Molly, how valuable was your childhood for nurturing a sailing career?

Mum and Dad bought a boat when I was first born and we moved on board at Kerikeri. We left New Zealand when I was three. I don't think they originally planned to go the whole way around the world, but they enjoyed it so much, they never looked back.

My brother [Laser Olympic contender Sam] and I travelled on a 52-foot yacht with Mum and Dad for seven years. We sailed through the Pacific Islands to Australia, up the Red Sea, dropped the mast through the French canals, spent time in England for 18 months, then came back through the Panama Canal and headed home via Tahiti and Samoa.

Tell us about growing up with Twisted Sister?


I started sailing an Optimist on Hamilton Lake [Lake Rotoroa]. I didn't really enjoy that, so asked Mum if I could go into a P-class boat, but only if we bought a boat called Twisted Sister which was sailed by one of the older girls I looked up to. I liked her boat because it was purple. I chose it on colour not performance. It was all about looks.

Your crewmate Alex Maloney asked you to join her in the 49er FX class, which will debut at Rio. What are your roles?

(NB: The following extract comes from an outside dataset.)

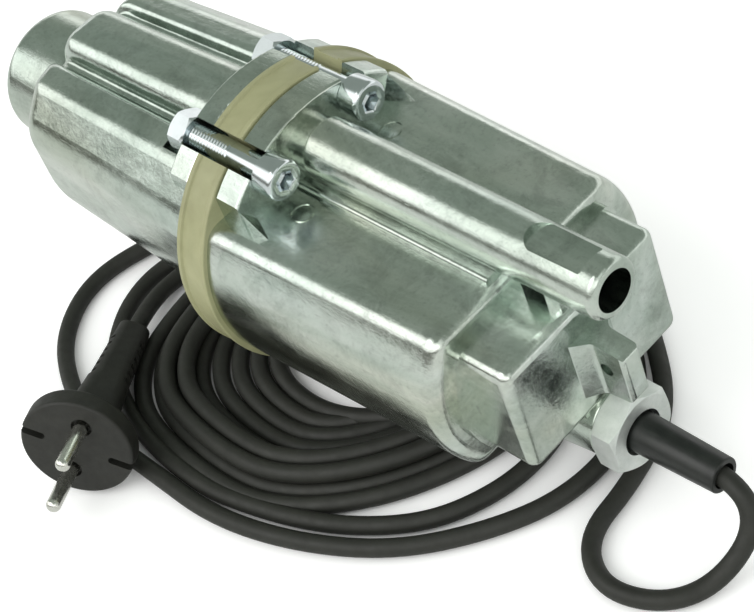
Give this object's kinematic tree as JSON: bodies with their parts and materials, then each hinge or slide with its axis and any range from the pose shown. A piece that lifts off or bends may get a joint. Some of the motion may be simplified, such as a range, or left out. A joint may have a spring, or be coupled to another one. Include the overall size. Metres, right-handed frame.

I'm the crew, so have a more physical role, hoisting and dropping the kite and working the mainsheet upwind, while Alex steers and does most of our tactics. It's the combination which makes the boat go fastest. When we heard the women's skiff [the 49er FX] was coming into the Olympics, we thought it was a cool opportunity, and it's been amazing the whole way.

You won the inaugural 49er FX world championships in 2013 and have finished 12th (2014), eighth (2015) and eighth (2016) in subsequent events. How has the fleet racing changed?

Winning that first regatta was an amazing achievement. It showed if we put our minds to something, we can do it. But the racing has become closer since 2013. It's been a challenge growing with the fleet, but we're still in touch.

You have spent time training with the 49er men's world champions and Olympic silver medallists Peter Burling and Blair Tuke. Will that continue ahead of Rio?

Hopefully we'll continue to do so as much as we can, when they are not on America's Cup duty. When we sail with them, it's a great opportunity. They seem to be managing both campaigns well.

You've visited the Rio venue. What is it like sailing in those waters with the threat of sofas floating past?

We've had good experiences so far. The water [pollution] is not ideal, but everyone has the same body of water to work with. You've just got to make the most of it and practise in the conditions. Like any Olympics, it'll be decided by who manages those conditions best.

We're heading to two regattas in Europe in a couple of weeks, then have a couple of trips planned to Rio, but we've been down there enough now to know what to do.